## Records to use

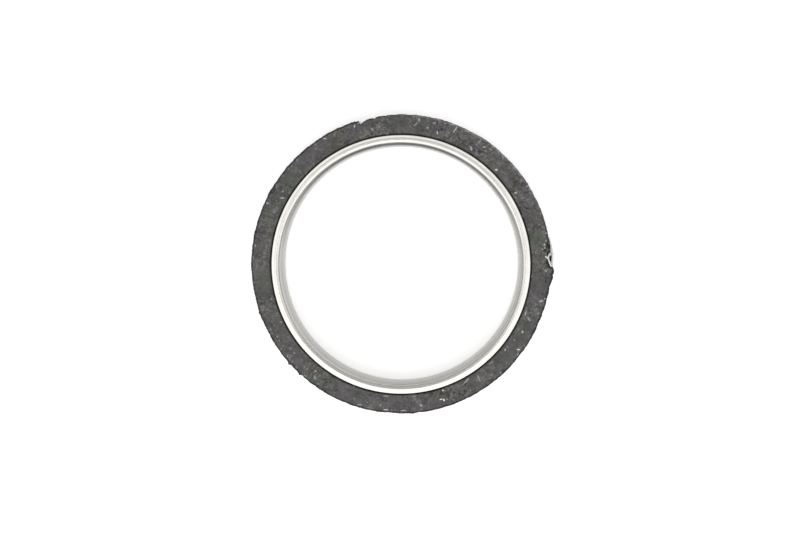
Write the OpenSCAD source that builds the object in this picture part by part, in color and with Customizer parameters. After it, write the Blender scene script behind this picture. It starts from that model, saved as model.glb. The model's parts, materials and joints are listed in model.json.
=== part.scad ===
// Exhaust gasket: a ring pressed from graphite and fine steel wire, carried on a flanged steel sleeve.
// It lies flat. The lower face is on Z = 0 and the bore runs along Z. Angles turn from +X towards +Y.

/* [Ring] */
// Diameter over the graphite
outer_d = 47; // [39:0.5:57]
// Width of the graphite's face, from the groove to the outside
face_w = 3; // [2.4:0.1:5]
// Thickness of the gasket, over both flanges
ring_h = 5; // [4:0.1:12]
// Rounding of the graphite's outer edges
edge_r = 0.3; // [0.1:0.05:0.8]

/* [Sleeve] */
// Thickness of the sleeve's sheet
sheet_t = 0.3; // [0.15:0.05:0.5]
// Outer radius of the bend from the wall into a flange
bend_r = 0.95; // [0.7:0.05:1.2]
// Width of a flange, from the bore to its rim
flange_w = 1.3; // [1.25:0.05:1.6]

/* [Fits] */
// Radial clearance between the sleeve's wall and the graphite
sleeve_gap = 0.05; // [0.02:0.01:0.15]
// Width of the open groove between a flange's rim and the graphite
rim_gap = 0.2; // [0.1:0.05:0.3]
// Depth of that groove under the face
groove_depth = 0.5; // [0.35:0.05:0.8]
// Clearance round each wire where it lies in the graphite
wire_gap = 0.03; // [0.01:0.01:0.06]

/* [Wire] */
// Diameter of the wire pressed in with the graphite
wire_d = 0.26; // [0.16:0.02:0.34]
// Depth of a surfacing wire's centre line under the face, at its crown
wire_sink = 0.05; // [0.02:0.01:0.07]
// Radius that a surfacing wire is bent to
crown_r = 0.6; // [0.4:0.05:1]
// Length of the longest straight wire in the face
streak_run = 1.3; // [0.8:0.1:2]

/* [Broken rim] */
// Angle of the scoop broken out of the rim
chip_at = 1.9; // [-10:0.1:20]
// Radius of the scoop
chip_r = 1.15; // [0.9:0.05:1.4]
// How far the scoop bites into the rim
chip_bite = 0.62; // [0.5:0.02:0.8]
// Depth of the scoop under the upper face
chip_depth = 1.3; // [1:0.1:2]
// Distance back along the rim from the scoop to the lump beside it
lump_back = 2.3; // [2.1:0.1:6]
// Radius of the lump
lump_r = 2.3; // [1.5:0.1:3]
// How far the lump stands out of the rim
lump_out = 0.45; // [0.2:0.05:0.6]
// Height of the lump
lump_h = 2.6; // [1.5:0.1:3.2]
// How far the lump's top lies under the upper face
lump_drop = 0.2; // [0.1:0.05:0.5]
// Rounding of the lump's edges
lump_edge_r = 0.4; // [0.1:0.05:0.6]
// How far the largest burr stands out of the rim
burr_out = 0.24; // [0.1:0.02:0.4]
// How far the lump is rooted inside the rim
lump_root = 0.6; // [0.4:0.1:1]
// Angle of the notch in the rim
notch_at = 105.8; // [60:0.1:150]
// How far the notch bites into the rim
notch_bite = 0.45; // [0.2:0.05:0.8]
// Depth of the notch under the upper face
notch_depth = 1.8; // [0.5:0.1:3]

/* [Sprung loop] */
// How far the loop's centre line lies under the upper face
loop_drop = 0.4; // [0.2:0.05:0.7]
// How far the loop's outer leg lies outside the rim
loop_out = 0.24; // [0.22:0.01:0.4]
// Radius of the loop's turn
loop_turn_r = 0.27; // [0.2:0.01:0.3]
// Distance back along the rim from the scoop to the loop's turn
turn_back = 0.82; // [0.6:0.02:0.9]
// Distance along the rim from the scoop to the end of the outer leg
leg_ahead = 2.75; // [1.2:0.05:5]
// Distance along the rim from the scoop to the hook that holds the inner leg in the graphite
hook_ahead = 0.29; // [0.1:0.01:0.5]
// Radius of that hook
hook_r = 0.28; // [0.2:0.02:0.34]
// Length of wire that runs into the graphite from the hook
hook_run = 0.4; // [0.3:0.05:0.6]

/* [Hidden] */

$fn = 180;
wire_fn = 24;
outer_r = outer_d / 2;
face_in_r = outer_r - face_w;
flange_r = face_in_r - rim_gap;
bore_r = flange_r - flange_w;
seat_r = bore_r + sheet_t + sleeve_gap;
seat_corner_r = bend_r - sheet_t;
face_out_r = outer_r - edge_r;
wire_r = wire_d / 2;
loop_z = ring_h - loop_drop;
outer_leg_r = outer_r + loop_out;
inner_leg_r = outer_leg_r - 2 * loop_turn_r;
inner_leg_run = turn_back + hook_ahead;
cut_over = 1;

// Angle of a place on the rim, from its distance along the rim from the scoop
function along(run) = chip_at + run / outer_r * 180 / PI;

lump_angle = along(-lump_back);
turn_angle = along(-turn_back);
leg_angle = along(leg_ahead);

// Wires that reach the upper face: angle, place across the face from its inner edge (0) to its outer
// edge (1), turn from the radius, and the arc of the wire that comes up
CROWNS = [
    [286.0, 0.52, 70, 95],
    [287.2, 0.40, 20, 70],
    [288.2, 0.10, 35, 60],
    [277.5, 0.52, 50, 50],
    [324.2, 0.84, 80, 70],
    [337.2, 0.34, 60, 50],
    [344.6, 0.72, 100, 60],
    [75.2, 0.34, 10, 60],
    [79.6, 0.48, 75, 50],
    [44.8, 0.20, 105, 70],
    [31.8, 0.24, 60, 50],
    [108.8, 0.88, 15, 60],
    [54.8, 0.58, 40, 50],
];
// Straight wires that lie in the upper face: angle, place across the face, turn from the radius, and
// length as a share of the longest
STREAKS = [
    [68.9, 0.66, -8, 1],
    [299.4, 0.62, 22, 10 / 13],
];
// Burrs on the rim: angle, and how far each stands out as a share of the largest
BURRS = [
    [198.5, 7 / 12],
    [221.0, 1],
    [226.5, 3 / 4],
];
// Size of a burr, and the depth of its upper end under the face
burr_r = 0.5;
burr_h = 1.6;
burr_drop = 0.4;

module at_angle(angle) {
    rotate([0, 0, angle]) children();
}

// One flange with the bend that carries it, lying on the lower face
module flange_section() {
    translate([bore_r + bend_r, bend_r])
        intersection() {
            difference() {
                circle(r = bend_r);
                circle(r = bend_r - sheet_t);
            }
            translate([-bend_r, -bend_r]) square(bend_r);
        }
    translate([bore_r + bend_r, 0]) square([flange_w - bend_r, sheet_t]);
}

module sleeve() {
    color([0.78, 0.78, 0.76])
        rotate_extrude() {
            translate([bore_r, bend_r]) square([sheet_t, ring_h - 2 * bend_r]);
            flange_section();
            translate([0, ring_h]) mirror([0, 1]) flange_section();
        }
}

// Rebate in the graphite for a flange, its bend and the groove round its rim, at the lower face
module rebate_section() {
    square([flange_r + rim_gap, sheet_t]);
    difference() {
        square([seat_r + seat_corner_r, sheet_t + seat_corner_r]);
        translate([seat_r + seat_corner_r, sheet_t + seat_corner_r]) circle(r = seat_corner_r);
    }
    translate([flange_r, 0]) square([rim_gap, groove_depth]);
}

module ring_section() {
    difference() {
        union() {
            translate([seat_r, 0]) square([face_out_r - seat_r, ring_h]);
            translate([seat_r, edge_r]) square([outer_r - seat_r, ring_h - 2 * edge_r]);
            translate([face_out_r, edge_r]) circle(r = edge_r);
            translate([face_out_r, ring_h - edge_r]) circle(r = edge_r);
        }
        rebate_section();
        translate([0, ring_h]) mirror([0, 1]) rebate_section();
    }
}

// Lump of graphite squeezed out of the rim: the edge of a flat disc with rounded edges
module lump() {
    difference() {
        at_angle(lump_angle)
            translate([outer_r + lump_out - lump_r, 0, ring_h - lump_drop - lump_h])
                rotate_extrude() {
                    square([lump_r - lump_edge_r, lump_h]);
                    translate([0, lump_edge_r]) square([lump_r, lump_h - 2 * lump_edge_r]);
                    for (z = [lump_edge_r, lump_h - lump_edge_r])
                        translate([lump_r - lump_edge_r, z]) circle(r = lump_edge_r);
                }
        cylinder(r = outer_r - lump_root, h = ring_h);
    }
}

module burrs() {
    for (b = BURRS)
        at_angle(b[0])
            translate([outer_r + b[1] * burr_out - burr_r, 0, ring_h - burr_drop - burr_h])
                cylinder(r = burr_r, h = burr_h, $fn = 3);
}

// Scoop broken out of the rim and the upper face
module chip() {
    at_angle(chip_at)
        translate([outer_r + chip_r - chip_bite, 0, ring_h - chip_depth])
            cylinder(r = chip_r, h = chip_depth + cut_over);
}

module notch() {
    at_angle(notch_at)
        translate([outer_r, 0, ring_h - notch_depth])
            cylinder(r = notch_bite, h = notch_depth + cut_over, $fn = 4);
}

// A wire bent over in an upright arc that just reaches the upper face, with a clearance all round
module crown(arc, gap) {
    translate([0, 0, ring_h - wire_sink - crown_r])
        rotate([90, 0, 0])
            rotate([0, 0, 90 - arc / 2])
                rotate_extrude(angle = arc) translate([crown_r, 0]) circle(r = wire_r + gap, $fn = wire_fn);
}

// A straight wire that lies in the upper face, with a clearance all round
module streak(run, gap) {
    translate([-run / 2 - gap, 0, ring_h - wire_sink])
        rotate([0, 90, 0]) cylinder(r = wire_r + gap, h = run + 2 * gap, $fn = wire_fn);
}

module on_face(angle, across, turn) {
    at_angle(angle)
        translate([face_in_r + across * (face_out_r - face_in_r), 0, 0]) at_angle(turn) children();
}

// Every wire that reaches the upper face, or the seats for them where gap is above 0
module face_wires(gap) {
    for (c = CROWNS) on_face(c[0], c[1], c[2]) crown(c[3], gap);
    for (s = STREAKS) on_face(s[0], s[1], s[2]) streak(s[3] * streak_run, gap);
}

// Part of a turn of wire, flat in the loop's plane
module wire_turn(turn_r, angle, gap) {
    rotate_extrude(angle = angle) translate([turn_r, 0]) circle(r = wire_r + gap, $fn = wire_fn);
}

// The loop: an outer leg beside the rim, a turn back, a straight inner leg and a hook into the graphite.
// With a gap above 0 it is the seat for the loop.
module loop(gap) {
    at_angle(turn_angle) translate([0, 0, loop_z]) {
        wire_turn(outer_leg_r, leg_angle - turn_angle, gap);
        translate([outer_leg_r - loop_turn_r, 0, 0]) at_angle(180) wire_turn(loop_turn_r, 180, gap);
        translate([inner_leg_r, 0, 0])
            rotate([-90, 0, 0]) cylinder(r = wire_r + gap, h = inner_leg_run, $fn = wire_fn);
        translate([inner_leg_r - hook_r, inner_leg_run, 0]) {
            wire_turn(hook_r, 90, gap);
            translate([0, hook_r, 0])
                rotate([0, -90, 0]) cylinder(r = wire_r + gap, h = hook_run + gap, $fn = wire_fn);
        }
    }
}

// Opens the loop's turn to the upper face
module turn_pocket() {
    at_angle(turn_angle)
        translate([outer_leg_r - loop_turn_r, 0, loop_z - wire_r - 2 * wire_gap])
            cylinder(r = loop_turn_r + wire_r + 2 * wire_gap, h = ring_h);
}

module sprung_wire() {
    color([0.82, 0.82, 0.80]) loop(0);
}

module surface_wires() {
    color([0.82, 0.82, 0.80])
        intersection() {
            face_wires(0);
            cylinder(r = outer_r, h = ring_h);
        }
}

module graphite_ring() {
    color([0.33, 0.33, 0.34])
        difference() {
            union() {
                rotate_extrude() ring_section();
                lump();
                burrs();
            }
            chip();
            notch();
            face_wires(wire_gap);
            loop(wire_gap);
            turn_pocket();
        }
}

sleeve();
graphite_ring();
sprung_wire();
surface_wires();
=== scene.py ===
"""Looks of the exhaust gasket: a pressed graphite ring on a flanged stainless sleeve, seen from above.

Every length is in metres unless its name ends in _mm, and every angle is in degrees from +X towards +Y.
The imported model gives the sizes, and the pieces made here pass its box by less than 0.2 mm.
"""

import json
import logging
import math
from collections.abc import Callable, Sequence
from dataclasses import dataclass
from enum import Enum
from itertools import pairwise

import bmesh
import bpy
from mathutils import Matrix, Vector

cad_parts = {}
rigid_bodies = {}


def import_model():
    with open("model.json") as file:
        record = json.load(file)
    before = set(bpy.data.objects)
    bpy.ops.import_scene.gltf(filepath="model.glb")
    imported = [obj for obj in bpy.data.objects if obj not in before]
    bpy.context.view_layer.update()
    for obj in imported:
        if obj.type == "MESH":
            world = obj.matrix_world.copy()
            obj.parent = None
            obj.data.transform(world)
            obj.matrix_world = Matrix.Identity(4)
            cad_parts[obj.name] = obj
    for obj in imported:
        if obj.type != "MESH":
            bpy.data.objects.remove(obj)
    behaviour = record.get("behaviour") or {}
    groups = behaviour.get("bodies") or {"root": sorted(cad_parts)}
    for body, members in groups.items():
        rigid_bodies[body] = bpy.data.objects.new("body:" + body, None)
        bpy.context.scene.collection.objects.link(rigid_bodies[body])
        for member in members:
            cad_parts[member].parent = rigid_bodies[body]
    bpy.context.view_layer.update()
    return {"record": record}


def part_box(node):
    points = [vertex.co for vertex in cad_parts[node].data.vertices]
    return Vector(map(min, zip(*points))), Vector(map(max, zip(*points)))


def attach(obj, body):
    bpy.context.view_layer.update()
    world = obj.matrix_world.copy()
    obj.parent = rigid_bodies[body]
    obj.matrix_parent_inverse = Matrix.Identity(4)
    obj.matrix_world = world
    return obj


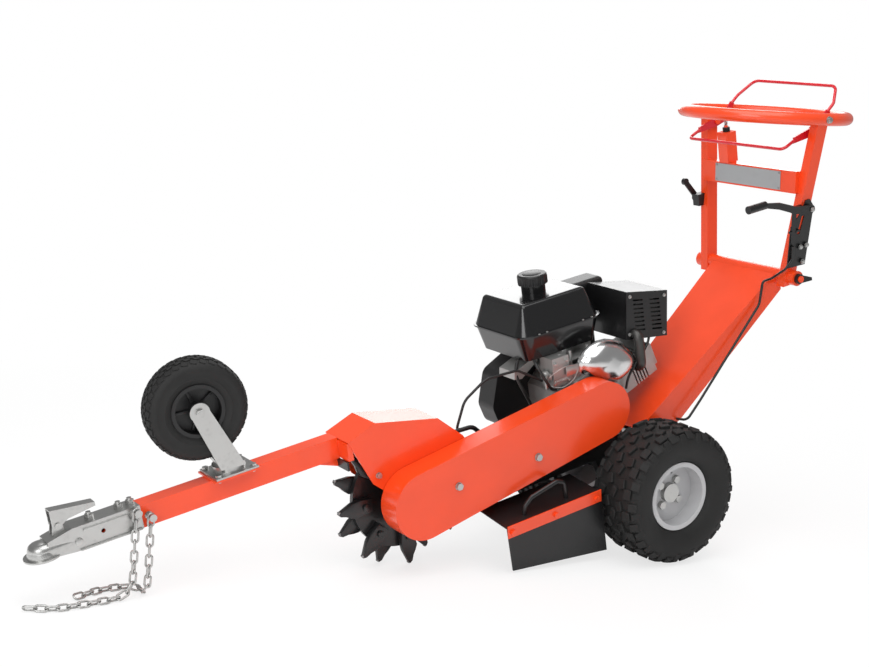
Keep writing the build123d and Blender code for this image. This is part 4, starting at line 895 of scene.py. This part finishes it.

## What is asked
From the entries above, extract only the lines running from the one containing "face_wires(wire_gap);" through the one containing "record = json.load(file)", inclusive.

## Full output
            face_wires(wire_gap);
            loop(wire_gap);
            turn_pocket();
        }
}

sleeve();
graphite_ring();
sprung_wire();
surface_wires();
=== scene.py ===
"""Looks of the exhaust gasket: a pressed graphite ring on a flanged stainless sleeve, seen from above.

Every length is in metres unless its name ends in _mm, and every angle is in degrees from +X towards +Y.
The imported model gives the sizes, and the pieces made here pass its box by less than 0.2 mm.
"""

import json
import logging
import math
from collections.abc import Callable, Sequence
from dataclasses import dataclass
from enum import Enum
from itertools import pairwise

import bmesh
import bpy
from mathutils import Matrix, Vector

cad_parts = {}
rigid_bodies = {}


def import_model():
    with open("model.json") as file:
        record = json.load(file)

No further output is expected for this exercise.